■ WHAT TO WORK ON:
The lines below are to be quoted exactly, from the first through the one that contains "return SCREW_R - THREAD_DEPTH".
'''
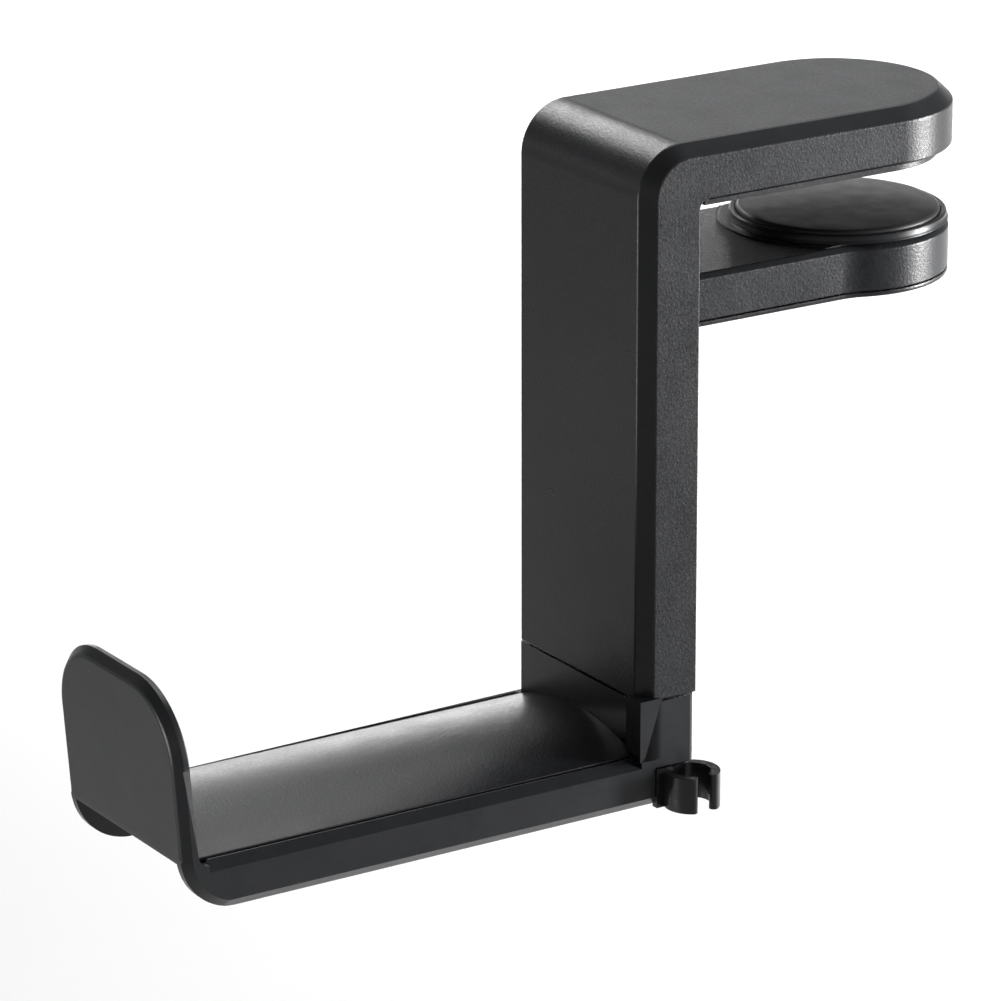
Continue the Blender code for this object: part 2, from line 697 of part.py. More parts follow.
def thread_radius(angle, z):
    """Radius of the lead screw's thread at one angle and height."""
    phase = (z / LEAD - angle / (2 * math.pi)) % 1.0
    return SCREW_R - THREAD_DEPTH * (0.5 - 0.5 * math.cos(2 * math.pi * phase)) ** 0.7


def lead_screw(assembly):
    """Hexagonal drive, bearing journal with its clip groove, thread and upper journal."""
    around = 12
    top = BEARING_Z[1] - 0.8 * MM
    rows = [(DRIVE_Z[0], "drive"), (DRIVE_Z[1] - 0.1 * MM, "drive")]
    rows += [(DRIVE_Z[1], SCREW_R), (GROOVE_Z[0], SCREW_R)]
    rows += [(GROOVE_Z[0], GROOVE_R), (GROOVE_Z[1], GROOVE_R)]
    rows += [(GROOVE_Z[1], SCREW_R), (THREAD_Z[0], SCREW_R)]
    step = LEAD / 3
    count = round((THREAD_Z[1] - THREAD_Z[0]) / step)
    rows += [(THREAD_Z[0] + step * (i + 0.5), "thread") for i in range(count)]
    rows += [(THREAD_Z[1], SCREW_R - THREAD_DEPTH), (THREAD_Z[1] + 0.1 * MM, JOURNAL_R), (top, JOURNAL_R)]
    bm = bmesh.new()
    loops = []
    for z, kind in rows:
        loop = []
        for i in range(around):
            angle = 2 * math.pi * i / around
            if kind == "drive":
                radius = DRIVE_R if i % 2 else DRIVE_R * math.cos(math.pi / 6)
            elif kind == "thread":
                radius = thread_radius(angle, z)
            else:
                radius = kind
            loop.append(bm.verts.new((radius * math.cos(angle), AXIS_Y + radius * math.sin(angle), z)))
        loops.append(loop)
    for lower, upper in zip(loops, loops[1:]):
        for i in range(around):
            j = (i + 1) % around
            bm.faces.new((lower[i], lower[j], upper[j], upper[i]))
    bm.faces.new(list(reversed(loops[0])))
    bm.faces.new(loops[-1])
    screw = assembly.part("lead_screw", "steel", bm, 50)
    bore_top = DRIVE_Z[0] + 4.0 * MM
    assembly.cut(screw, rod(HUB_SCREW_R + SCREW_FIT, (0, AXIS_Y, DRIVE_Z[0] - REACH), (0, AXIS_Y, bore_top), 12))


def retaining_clip(assembly):
    """Open ring that sits in the lead screw's groove, above the thrust washer."""
    inner, outer = GROOVE_R + RUNNING_GAP, LOWER_HOLE_R - 0.1 * MM
    ring = arc((0.0, AXIS_Y), outer, -120, 120, 16) + arc((0.0, AXIS_Y), inner, 120, -120, 16)
    low, high = GROOVE_Z[0] + 0.15 * MM, GROOVE_Z[1] - 0.15 * MM
    assembly.part("retaining_clip", "dark_steel", thick_outline(ring, low, high, PLAN))


def hub_fixing(assembly):
    washer_high = NECK_TOP_Z - GAP + 0.2 * MM
    washer_low = washer_high - HUB_WASHER
    inner = SCREW_R + SCREW_FIT
    washer(assembly, "seam_washer", "acetal", inner, SEAM_WASHER_R, washer_low, washer_high)
    high = POCKET_TOP_Z - GAP
    inner = HUB_SCREW_R + SCREW_FIT
    washer(assembly, "hub_washer", "steel", inner, STOUT_HEAD_R + 2 * GAP, high - HUB_WASHER, high)
    head_top = high - HUB_WASHER - GAP
    head = rod(STOUT_HEAD_R, (0, AXIS_Y, head_top - 1.4 * MM), (0, AXIS_Y, head_top))
    screw = assembly.part("hub_screw", "dark_steel", head)
    tip = DRIVE_Z[0] + 3.5 * MM
    assembly.join(screw, rod(HUB_SCREW_R, (0, AXIS_Y, head_top - REACH), (0, AXIS_Y, tip), 12))


def neck_cap(assembly):
    edge = POCKET_X - GAP
    low = (-edge, POCKET_Y[0] + GAP, RAIL_BOTTOM_Z)
    high = (edge, POCKET_Y[1] - GAP, RAIL_BOTTOM_Z + 1.6 * MM)
    cap = assembly.part("neck_cap", "satin_plastic", box(low, high))
    peg_y, peg_z = CLIP_PEG
    lug = box((-edge + 4 * MM, peg_y - MM, high[2] - 0.5 * MM), (-edge + 6 * MM, peg_y + MM, peg_z + 2 * MM))
    assembly.join(cap, mirrored(lug))


def cable_clip(assembly):
    """C-shaped clip with its mouth to +X, joined to a base plate with a peg."""
    centre_x, centre_y = CLIP_CENTRE
    inner = CLIP_R - CLIP_WALL
    half_mouth = CLIP_MOUTH / 2
    tip = math.degrees(math.asin(half_mouth / (CLIP_R - CLIP_WALL / 2)))
    ring = arc(CLIP_CENTRE, CLIP_R, tip, 360 - tip, 32) + arc(CLIP_CENTRE, inner, 360 - tip, tip, 28)
    bm = thick_outline(ring, CLIP_Z[0], CLIP_Z[1], PLAN)
    clip = assembly.part("cable_clip", "gloss_plastic", bm)
    plate_high = (HALF + 0.15 * MM, centre_y - inner * 0.9, CLIP_Z[1] + REACH - GAP)
    plate = box((CLIP_SEAT_X + GAP, CLIP_SEAT_Y + GAP, CLIP_Z[0]), plate_high)
    peg_y, peg_z = CLIP_PEG
    peg = rod(CLIP_PEG_R, (CLIP_SEAT_X + REACH, peg_y, peg_z), (CLIP_PEG_TIP_X, peg_y, peg_z), 16)
    assembly.join(clip, plate)
    assembly.join(clip, peg)


# ---- lower jaw ----

JAW_COVER_FIXINGS = [(-11.0 * MM, -24.0 * MM), (11.0 * MM, -24.0 * MM), (0.0, 12.0 * MM)]
TONGUE_SCREWS = [(-3.3 * MM, -34.0 * MM), (3.3 * MM, -34.0 * MM)]
TONGUE_TIP_Y = -30.0 * MM
JAW_WALL = 2.0 * MM
PLUG_Z = JAW_SPLIT_Z + 1.05 * MM
PLUG_R = 3.2 * MM
TONGUE_BOSS_R = 2.3 * MM
PAD_SCREW_R = 0.9 * MM
PAD_HOLE_R = 1.1 * MM


def lower_jaw(assembly):
    bottom = JAW_SPLIT_Z + GAP
    bm = thick_outline(jaw_outline(0.0), bottom, JAW_TOP_Z, PLAN)
    soften(bm, lambda e: along(e, lambda p: p.z > JAW_TOP_Z - MERGE), 0.9 * MM, 2)
    jaw = assembly.part("lower_jaw", "satin_plastic", bm, 30)
    ceiling = JAW_TOP_Z - JAW_WALL
    assembly.cut(jaw, thick_outline(jaw_outline(JAW_WALL), bottom - REACH, ceiling, PLAN))
    bosses = [rod(BOSS_R, (x, y, ceiling + REACH), (x, y, PLUG_Z + GAP)) for x, y in JAW_COVER_FIXINGS]
    boss_end = TONGUE_Z[1] + GAP
    bosses += [rod(TONGUE_BOSS_R, (x, y, ceiling + REACH), (x, y, boss_end)) for x, y in TONGUE_SCREWS]
    assembly.join(jaw, *bosses)
    pilot = SHANK_R + SCREW_FIT
    holes = [rod(pilot, (x, y, bottom), (x, y, ceiling + REACH / 2), 12) for x, y in JAW_COVER_FIXINGS]
    holes += [rod(pilot, (x, y, bottom), (x, y, ceiling + REACH), 12) for x, y in TONGUE_SCREWS]
    holes.append(rod(PAD_SCREW_R + GAP, (0, HEAD_Y, ceiling - REACH), (0, HEAD_Y, JAW_TOP_Z + REACH), 16))
    opening = TONGUE_HALF + GAP
    holes.append(
        box((-opening, JAW_BACK_Y - REACH, bottom - REACH), (opening, JAW_BACK_Y + 3 * MM, TONGUE_Z[1] + GAP))
    )
    assembly.cut(jaw, *holes)


def lower_jaw_cover(assembly):
    bm = thick_outline(jaw_outline(0.0), JAW_BOTTOM_Z, JAW_SPLIT_Z, PLAN)
    soften(bm, lambda e: along(e, lambda p: p.z < JAW_BOTTOM_Z + MERGE), 0.35 * MM)
    cover = assembly.part("lower_jaw_cover", "satin_plastic", bm, 30)
    pads = [rod(PLUG_R, (x, y, JAW_SPLIT_Z - MM / 2), (x, y, PLUG_Z)) for x, y in JAW_COVER_FIXINGS]
    assembly.join(cover, *pads)
    bores, holes = [], []
    for i, (x, y) in enumerate(JAW_COVER_FIXINGS):
        bore, hole = screw_hole((x, y, JAW_BOTTOM_Z), (x, y, PLUG_Z + REACH))
        bores.append(bore)
        holes.append(hole)
        seat = (x, y, JAW_BOTTOM_Z + 0.1 * MM)
        small_screw(assembly, f"lower_jaw_screw_{i + 1}", seat, (x, y, JAW_TOP_Z - JAW_WALL))
    assembly.cut(cover, *bores)
    assembly.cut(cover, *holes)


NUT_HALF = 4.0 * MM
NUT_Z = (-22.5 * MM, -17.5 * MM)
CARRIAGE_X = 8.3 * MM
CARRIAGE_Y = (-50.0 * MM, -44.0 * MM)
CARRIAGE_Z = (-27.5 * MM, -12.0 * MM)


def jaw_carriage(assembly):
    """Block that slides in the column, with a window for the nut and a tongue for the jaw."""
    low = (-CARRIAGE_X, CARRIAGE_Y[0], CARRIAGE_Z[0])
    high = (CARRIAGE_X, CARRIAGE_Y[1], CARRIAGE_Z[1])
    carriage = assembly.part("jaw_carriage", "inner_plastic", box(low, high))
    tongue_low = (-TONGUE_HALF, CARRIAGE_Y[1] - REACH, TONGUE_Z[0])
    tongue = box(tongue_low, (TONGUE_HALF, TONGUE_TIP_Y, TONGUE_Z[1]))
    assembly.join(carriage, tongue)
    window = box(
        (-NUT_HALF - GAP, CARRIAGE_Y[0] - REACH, NUT_Z[0] - GAP),
        (NUT_HALF + GAP, CARRIAGE_Y[1] + 0.1 * MM, NUT_Z[1] + GAP),
    )
    assembly.cut(carriage, window)
    bore = rod(
        SCREW_R + 0.35 * MM,
        (0, AXIS_Y, CARRIAGE_Z[0] - REACH),
        (0, AXIS_Y, CARRIAGE_Z[1] + REACH),
        24,
    )
    holes = [
        rod(SHANK_R + GAP, (x, y, TONGUE_Z[0] - REACH), (x, y, TONGUE_Z[1] + REACH), 12) for x, y in TONGUE_SCREWS
    ]
    assembly.cut(carriage, bore, *holes)
    for i, (x, y) in enumerate(TONGUE_SCREWS):
        seat = (x, y, TONGUE_Z[0] - HEAD_HIGH - 0.1 * MM)
        small_screw(assembly, f"carriage_screw_{i + 1}", seat, (x, y, JAW_TOP_Z - JAW_WALL + REACH / 2))


def drive_nut(assembly):
    low = (-NUT_HALF, CARRIAGE_Y[0] + 0.1 * MM, NUT_Z[0])
    high = (NUT_HALF, CARRIAGE_Y[1] - 0.1 * MM, NUT_Z[1])
    nut = assembly.part("drive_nut", "brass", box(low, high))
    hole = rod(SCREW_R + RUNNING_GAP, (0, AXIS_Y, NUT_Z[0] - REACH), (0, AXIS_Y, NUT_Z[1] + REACH), 32)
    assembly.cut(nut, hole)


def lower_pad(assembly):
    """Dished carrier on the jaw, and the rubber pad in it, flat in the middle."""
    low = JAW_TOP_Z + GAP
    seat = low + 0.8 * MM
    rim = seat + 0.6 * MM
    inner = PAD_R + GAP
    profile = [(0.0, seat), (inner, seat), (inner, rim - 0.2 * MM), (inner + 0.3 * MM, rim)]
    profile += [(CARRIER_R - 0.3 * MM, rim), (CARRIER_R, rim - 0.3 * MM), (CARRIER_R, low), (0.0, low)]
    carrier = assembly.turned("pad_carrier", "satin_plastic", (0.0, HEAD_Y), profile, 36)
    assembly.cut(carrier, rod(PAD_HOLE_R, (0, HEAD_Y, low - REACH), (0, HEAD_Y, seat + REACH), 16))
    edge_z = PAD_TOP_Z - 0.5 * MM
    pad = [(0.0, PAD_TOP_Z)]
    pad += [(PAD_R * 0.5, PAD_TOP_Z), (PAD_R - 0.9 * MM, PAD_TOP_Z - 0.25 * MM)]
    pad += [(PAD_R - 0.2 * MM, edge_z), (PAD_R, edge_z - 0.4 * MM), (PAD_R, seat + GAP), (0.0, seat + GAP)]
    disc = assembly.turned("lower_pad", "rubber", (0.0, HEAD_Y), pad, 36)
    assembly.cut(disc, rod(PAD_HOLE_R, (0, HEAD_Y, seat - REACH), (0, HEAD_Y, seat + GAP + 0.5 * MM), 16))
    ceiling = JAW_TOP_Z - JAW_WALL
    head = ceiling - 0.1 * MM
    bar = rod(STOUT_HEAD_R, (0, HEAD_Y, head - MM), (0, HEAD_Y, head))
    screw = assembly.part("pad_screw", "dark_steel", bar)
    assembly.join(screw, rod(PAD_SCREW_R, (0, HEAD_Y, head - MM / 2), (0, HEAD_Y, seat + 0.2 * MM), 12))


def main():
    clear_scene()
    assembly = Assembly("headphone_hook")
    column_shell(assembly)
    rear_cover(assembly)
    upper_jaw_cover(assembly)
    screw_bearings(assembly)
    retaining_clip(assembly)
    assembly.under("hook_axis", (0.0, AXIS_Y, SEAM_Z))
    hook_frame(assembly)
    lead_screw(assembly)
    hub_fixing(assembly)
    neck_cap(assembly)
    cable_clip(assembly)
    assembly.under("jaw_guide", (0.0, AXIS_Y, JAW_TOP_Z))
    lower_jaw(assembly)
    lower_jaw_cover(assembly)
    jaw_carriage(assembly)
    drive_nut(assembly)
    lower_pad(assembly)


main()
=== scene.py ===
"""Looks of the headphone hook with a desk clamp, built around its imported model."""

import json
import math

import bmesh
import bpy
from mathutils import Matrix, Vector


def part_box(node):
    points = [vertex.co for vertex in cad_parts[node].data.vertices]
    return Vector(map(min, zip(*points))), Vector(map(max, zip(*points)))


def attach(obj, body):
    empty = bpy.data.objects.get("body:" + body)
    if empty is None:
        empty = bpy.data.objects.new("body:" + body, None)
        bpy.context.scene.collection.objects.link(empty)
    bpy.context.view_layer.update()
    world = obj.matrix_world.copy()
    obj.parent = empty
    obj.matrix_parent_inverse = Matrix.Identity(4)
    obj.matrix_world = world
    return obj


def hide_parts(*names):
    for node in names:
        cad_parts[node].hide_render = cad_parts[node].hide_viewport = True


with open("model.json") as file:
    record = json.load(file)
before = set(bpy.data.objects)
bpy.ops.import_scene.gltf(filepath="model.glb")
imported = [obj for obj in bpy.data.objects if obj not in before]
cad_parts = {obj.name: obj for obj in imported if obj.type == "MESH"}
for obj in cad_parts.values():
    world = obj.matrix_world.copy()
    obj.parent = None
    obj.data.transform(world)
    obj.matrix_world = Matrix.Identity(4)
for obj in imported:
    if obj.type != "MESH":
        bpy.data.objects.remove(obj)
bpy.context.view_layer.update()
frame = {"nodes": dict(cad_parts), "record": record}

MM = 0.001
GAP = 0.3 * MM
REACH = 1.0 * MM
MERGE = 0.000004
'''
■ ANSWER TO THE EXERCISE:
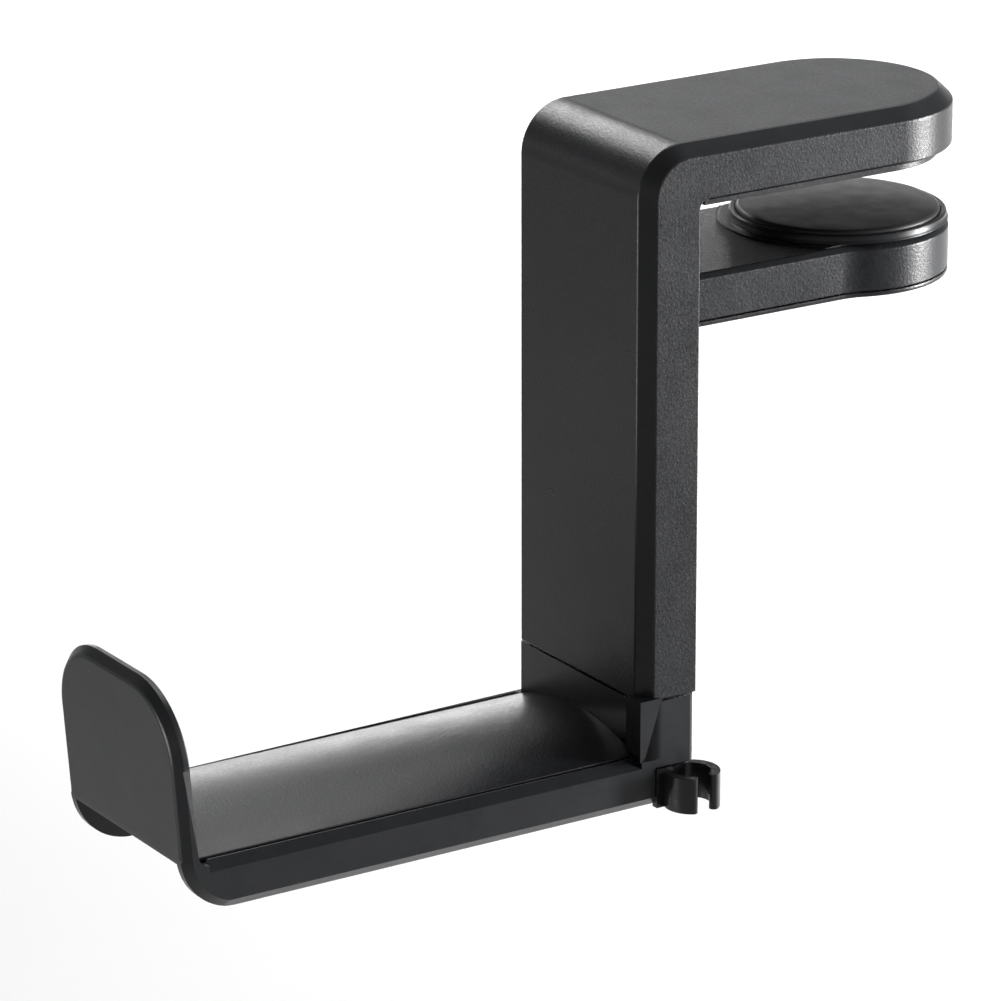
Continue the Blender code for this object: part 2, from line 697 of part.py. More parts follow.
def thread_radius(angle, z):
    """Radius of the lead screw's thread at one angle and height."""
    phase = (z / LEAD - angle / (2 * math.pi)) % 1.0
    return SCREW_R - THREAD_DEPTH * (0.5 - 0.5 * math.cos(2 * math.pi * phase)) ** 0.7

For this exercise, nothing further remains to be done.